Churchill and the Admirals by Stephen Roskill

Churchill and the Admirals by Stephen Roskill

Author:Stephen Roskill
Language: eng
Format: epub
Publisher: Pen & Sword
Published: 2004-10-08T16:00:00+00:00


CHAPTER 11

The Indian Ocean and the Far East

1941–1943

Churchill’s pre-war blindness with regard to the Japanese threat to the vast British interests east of Suez, about which the Service Staffs were so deeply worried, has already been mentioned; but the outbreak of hostilities in Europe by no means altered his stance.

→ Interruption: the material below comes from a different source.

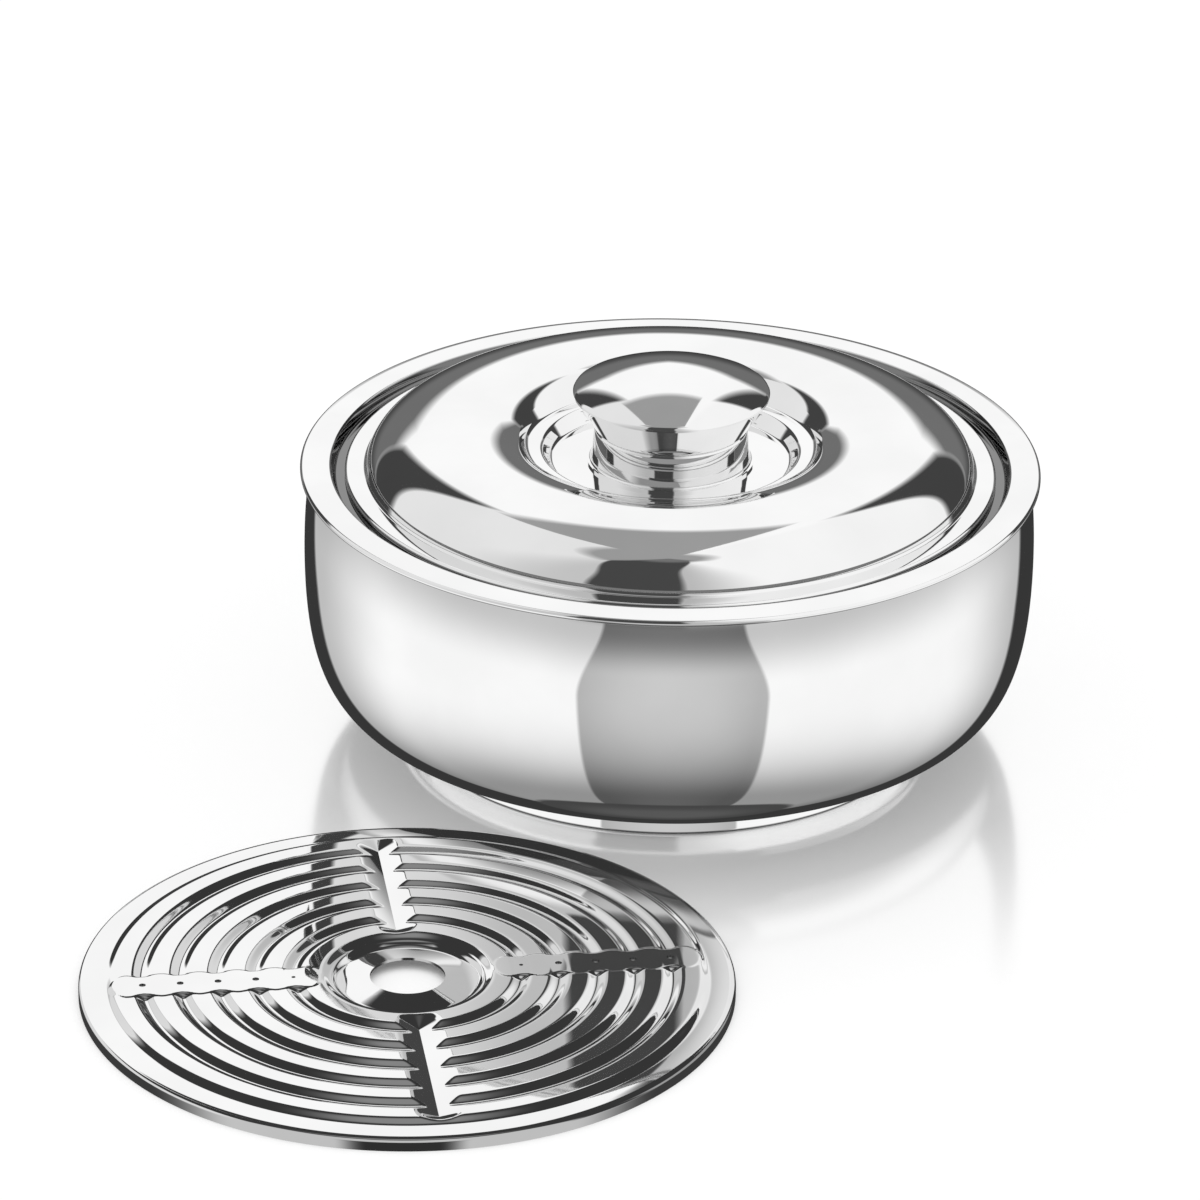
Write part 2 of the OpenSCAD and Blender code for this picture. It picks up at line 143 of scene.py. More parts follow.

In September 1940 he told Alexander, the First Lord, that “The NED [Naval Intelligence Division] are very much inclined to exaggerate Japanese strength and efficiency.’1 Although in February 1941 he admitted to President Roosevelt that ‘the weight of the Japanese Navy, if thrown against us, would confront us with situations beyond the scope of our naval reserves’ he qualified those apprehensions by adding ‘I do not myself think that the Japanese would be likely to send [the] large military expedition necessary to lay siege to Singapore.’2 As late as August of that year he still felt that Japan ‘would lie quiet for a while’, but he was prepared to send out a modern battleship, which he considered ‘might indeed be a decisive deterrent’;3 and early in November he told Roosevelt ‘We are sending that big ship you inspected [the Prince of Wales] into the Indian Ocean as part of a squadron we are forming there. This ought to serve as a deterrent on Japan.’4 It is therefore plain, firstly, that it was Churchill, not the naval staff, which underrated Japanese prowess and efficiency; and secondly that the deterrent concept dominated his thinking on Far East strategy almost to the eleventh hour. Without doubt this misjudgement arose chiefly from the deep impression made on him by the effect on the Home Fleet’s dispositions of the presence of the very powerful German battleship Tirpitz in Norwegian waters; and he sought to draw an analogy between her influence and that which a single British battleship would have on Japan – despite the fact that conditions in the two theatres were of course very different. Looking back on the events of this period Churchill remarked in his memoirs that ‘I am sure that nothing we could have spared at this time … would have changed the march of fate in Malaya’;5 but the very large, though not properly trained or equipped land and air reinforcements which were rushed to Singapore after the Japanese attack surely gives the lie to Churchill’s comment. What ‘we could have spared’ depended of course on getting priorities right; and the Far East stood low in that respect.6

Towards the end of August 1941 Churchill reverted to the deterrent concept, telling Pound that ‘It should become possible in the near future to place a deterrent force in the Indian Ocean’, and that if it were done it ‘should consist of the smallest number of [the] best ships …’ Pound replied that, depending on the situation and if war had not broken out with Japan, ‘it may be found desirable to send Nelson, Rodney, Renown and an aircraft carrier to Singapore in the first instance as they would [then] form a greater deterrent’; but if war broke out ‘they would have to retire to Trincomalee’.